Вот кто больше всего обрадуется рождению сынишка, так это Полина Сергеевна. Она действительно его ждет, как родного внука. Все мечтает перед соседками гордо пройтись по двору с коляской. Даже имена подбирает, все высматривает по святкам, читает значения, вслух произносит подобранное имя с отчеством. Никита сам сказал, ребенок будет записан на его фамилию и будет носить его отчество.
— Что с ней?
— Кажется уснула.
Прислушиваюсь. Чувствую напряжение вокруг. Нервное ожидание. Я сама напрягаюсь, ожидая вот-вот самое счастливое событие в своей жизни: рождения ребенка. Первый раз не забывается. И буду помнить больничный запах, врачей в халатах и маске. Буду щурится каждый раз, когда в глаза будет попадать синеватый свет ламп.

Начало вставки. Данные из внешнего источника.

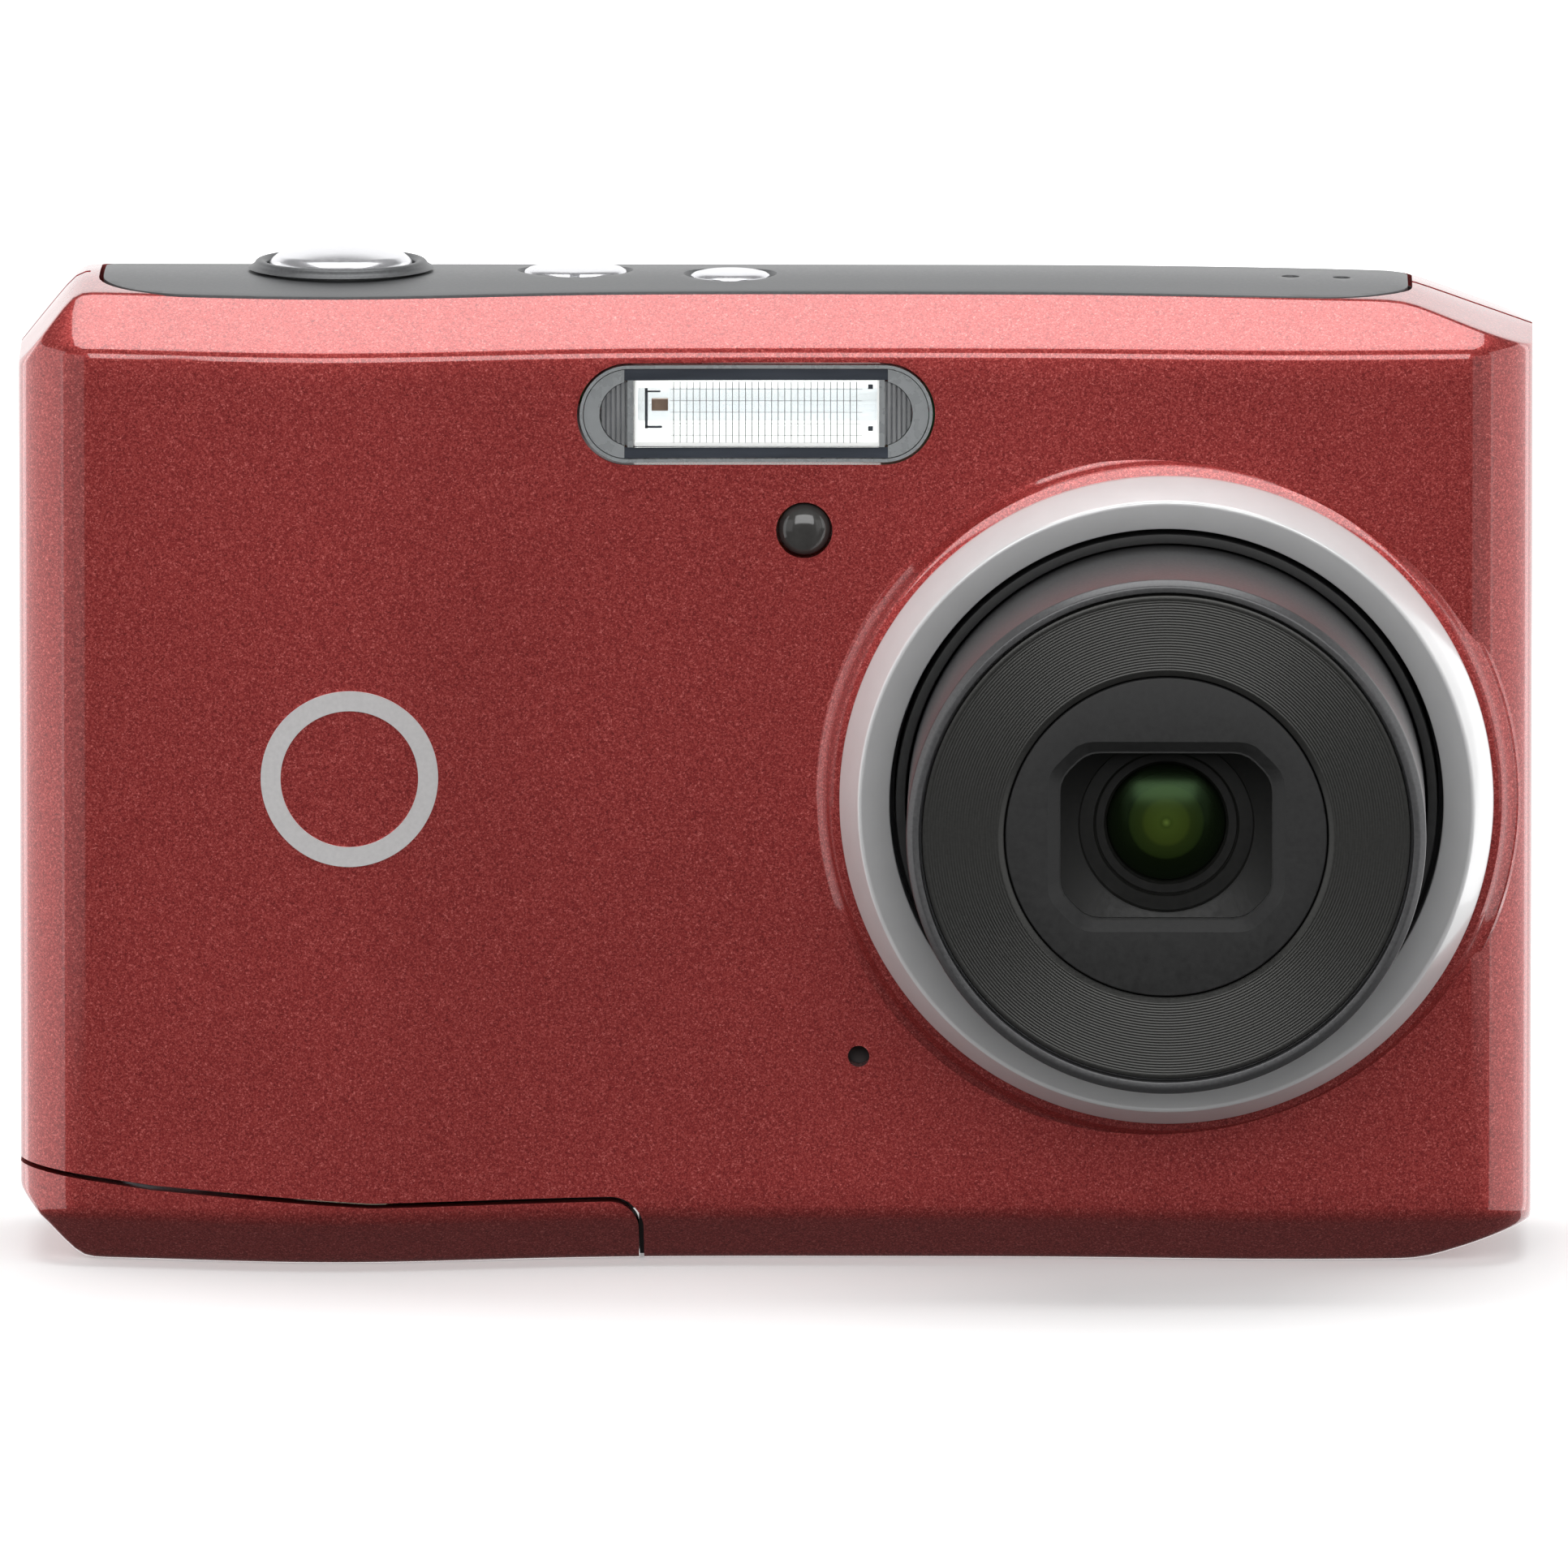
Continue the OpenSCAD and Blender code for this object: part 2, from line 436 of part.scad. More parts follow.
module battery_door() {
  color([0.57, 0.2, 0.2]) difference() {
    union() {
      intersection() { walls(); xz(-30, 6.9) polygon(door_pts(gap)); }
      xcyl(hinge_y, hinge_z, 1.2, -36.8, -15.2);
      box(-36.8, -15.2, 6.4, 8.5, 0.26, 1.45);
    }
    xcyl(hinge_y, hinge_z, 0.65, -40, -12);
  }
}
module door_contacts() {
  color([0.8, 0.72, 0.45]) union() {
    box(-39.6, -14, -6.4, 3.5, 1.6, 2);
    for (x = cell_x) translate([x, cell_y, 0]) rotate_extrude() polygon([[2.4, 1.9], [1.6, 4.2], [2.1, 4.2], [3.3, 1.9]]);
  }
}
module door_hinge_pin() { color([0.8, 0.8, 0.82]) xcyl(hinge_y, hinge_z, 0.6, -41, -8.9); }
module card_socket() {
  color([0.75, 0.76, 0.77]) union() { box(-41, -40.45, 5.15, 7.6, 8, 46); box(-16.15, -15.6, 5.15, 7.6, 8, 46);
    box(-41, -15.6, 5.15, 7.6, 45.6, 46); box(-41, -15.6, 7.4, 7.6, 8, 46); }
}
module memory_card() { color([0.1, 0.15, 0.3]) xz(5.2, 7.3) polygon([[-40.3, 9], [-16.3, 9], [-16.3, 41], [-36.3, 41], [-40.3, 37]]); }
module tripod_socket() {
  color([0.8, 0.8, 0.8]) difference() { union() { zcyl(0, 0, 4.6, 0, 7); zcyl(0, 0, 5.9, 1.6, 2.6); } zcyl(0, 0, 3.175, -1, 5.5); }
}
module case_screws() {
  color([0.25, 0.25, 0.26]) union() {
    for (x = [12, 38]) { zcyl(x, 5.5, 0.8, 0.5, 4.5); difference() { zcyl(x, 5.5, 1.4, 0.1, 0.65);
      box(x - 0.9, x + 0.9, 5.35, 5.65, 0, 0.35); box(x - 0.15, x + 0.15, 4.6, 6.4, 0, 0.35); } }
    for (z = [12, 30]) { xcyl(4, z, 0.8, 42, 45.2); difference() { xcyl(4, z, 1.4, 45.1, 45.65);
      box(45.4, 46, 3.1, 4.9, z - 0.15, z + 0.15); box(45.4, 46, 3.85, 4.15, z - 0.9, z + 0.9); } }
  }
}
module strap_lug() { color([0.75, 0.75, 0.76]) zcyl(-44.7, 5.4, 0.8, 43.5, 50.5); }
module port_cover() {
  color([0.2, 0.2, 0.2]) union() {
    box(44.5, 45.7, 1.95, 6.25, 39.4, 51.9);
    box(44.5, 45.3, 1.95, 6.25, 38.6, 39.5);
    translate([44.95, 1.3, 38.55]) rotate([-90, 0, 0]) cylinder(r = 0.3, h = 5.6);
    translate([44.95, 1.95, 38.55]) rotate([-90, 0, 0]) cylinder(r = 0.6, h = 4.3);
  }
}
module usb_connector() {
  color([0.78, 0.78, 0.79]) difference() { box(37.2, 44.2, 2.1, 5.1, 42.4, 50); box(39, 45, 2.5, 4.7, 42.8, 49.6); }
}

front_shell();
rear_shell();
top_plate();
shutter_collar();
shutter_button();
shutter_spring();
power_button();
mode_button();
top_switch_board();
speaker();
flash_window();
flash_reflector();
flash_tube();
flash_capacitor();
af_lamp_window();
af_lamp_led();
microphone();
badge();
lens_ring();
lens_base();
cam_barrel();
front_barrel();
name_ring();
barrier_cover();
barrier_blade_upper();
barrier_blade_lower();
front_lens_cell();
front_lens();
rear_lens_cell();
rear_lens();
focus_guide_rods();
sensor_board();
zoom_motor();
drive_gear();
chassis();
main_board();
lcd_window();
lcd_panel();
zoom_rocker();
play_button();
record_button();
menu_button();
delete_button();
pad_pivot();
four_way_pad();
set_button();
rear_key_board();
battery_holder();
battery_cells();
battery_contacts();
battery_door();
door_contacts();
door_hinge_pin();
card_socket();
memory_card();
tripod_socket();
case_screws();
strap_lug();
port_cover();
usb_connector();
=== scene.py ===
import bpy, bmesh, math
from mathutils import Vector, Matrix, Euler


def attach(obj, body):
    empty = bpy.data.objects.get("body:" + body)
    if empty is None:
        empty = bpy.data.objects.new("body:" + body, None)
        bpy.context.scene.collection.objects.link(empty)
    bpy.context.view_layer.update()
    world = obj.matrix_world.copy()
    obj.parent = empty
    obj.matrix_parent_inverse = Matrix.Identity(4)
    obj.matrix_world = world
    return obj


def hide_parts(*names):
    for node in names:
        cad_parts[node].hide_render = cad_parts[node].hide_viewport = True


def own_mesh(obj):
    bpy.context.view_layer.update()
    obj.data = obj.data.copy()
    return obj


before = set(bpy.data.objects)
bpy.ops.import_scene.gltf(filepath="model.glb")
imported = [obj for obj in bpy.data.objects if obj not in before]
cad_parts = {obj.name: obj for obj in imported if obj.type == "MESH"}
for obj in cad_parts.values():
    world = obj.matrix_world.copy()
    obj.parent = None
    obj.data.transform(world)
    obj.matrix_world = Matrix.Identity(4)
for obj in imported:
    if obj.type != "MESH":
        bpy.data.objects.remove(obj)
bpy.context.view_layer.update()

MM = 0.001
D = bpy.data
scene = bpy.context.scene
ROOT = "camera_body"

# ------------------------------------------------------------------ outline
HW, BH = 45.75, 59.0
FY, RY, PY = -10.0, 9.9, 1.0
WALL = 1.5
XL, XR = -40.7, 38.2
LX, LZ, LF = 23.65, 28.8, 27.2
PLZ = 57.8


def bump(x, c, s): return math.exp(-((x - c) / s) ** 2)
def turn(x, r): return r - math.sqrt(max(0.0, r * r - (abs(x) - HW + r) ** 2)) if abs(x) > HW - r else 0.0
def soft(d, k): return math.log1p(math.exp(max(-30, min(30, d / k)))) * k
def yf(x): return FY - 2.8 * bump(x, -27, 12.5) - 0.9 * bump(x, 31, 10) + turn(x, 4.5)
def yr(x): return RY - turn(x, 3)
def zt(x): return (BH - 4.4 / 3.55 * soft(-HW + 3.45 - x, 0.28) - 0.33 * (max(0.0, min(x, 37.9) - 14) / 23.9) ** 2
                   - 2.8 / 7.85 * soft(x - HW + 7.75, 0.45))
def zb(x): return 4.5 / 3.85 * soft(-HW + 3.75 - x, 0.3) + 2.5 / 6.75 * soft(x - HW + 6.6, 0.5)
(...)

Пытаюсь понять, что происходит за шторкой перед моим лицом. Почему-то все молчат, только как-то тяжело дышат. Боюсь открыть глаза, понимаю, что врачи сразу же перестанут разговаривать между собой. А мне так важно знать, что сейчас с моим сыном.
— Осторожно его вытаскивай. Держи. Пуповину не забудь перерезать.
— Что там?
— Сейчас.
— Почему он не кричит? — слышу беспокойство в голосе Бориса Романовича.
— Дыхания нет. И сердцебиение не прослушивается.
— Так чего ты стоишь, идиот! Где реаниматологи?! — рявкает мой врач, вызывая во мне бурю паники за жизнь сына.
— Да здесь мы! Что у вас тут? — слышу шаги, возню, не выдерживаю и открываю глаза. Анестезиолог замечает мой взгляд, на кого-то смотрит, двигает бровями.
— Что с ребенком? — шепотом спрашиваю, пытаюсь среди чужого дыхания услышать одно единственное, самое родное. — Почему он не плачет? Покажите мне его!
Аня
Эту ночь я запомню, как самую бесконечную. От волнения, тревоги и неизвестности мне не удается сомкнуть глаз. Я пытаюсь у дежурной медсестры что-то выяснять, но она мне лишь улыбается и говорит, что следует дождаться врача. А врача все нет и нет, и в моей голове возникают самые ужасные картины.
Почему он не дышал? Я видела в роликах и фильмах, что дети после рождения кричат. Некоторых бьют по попе. Мой не издал и звука. И беспокойный голос Бориса Романовича спокойствия не внушал.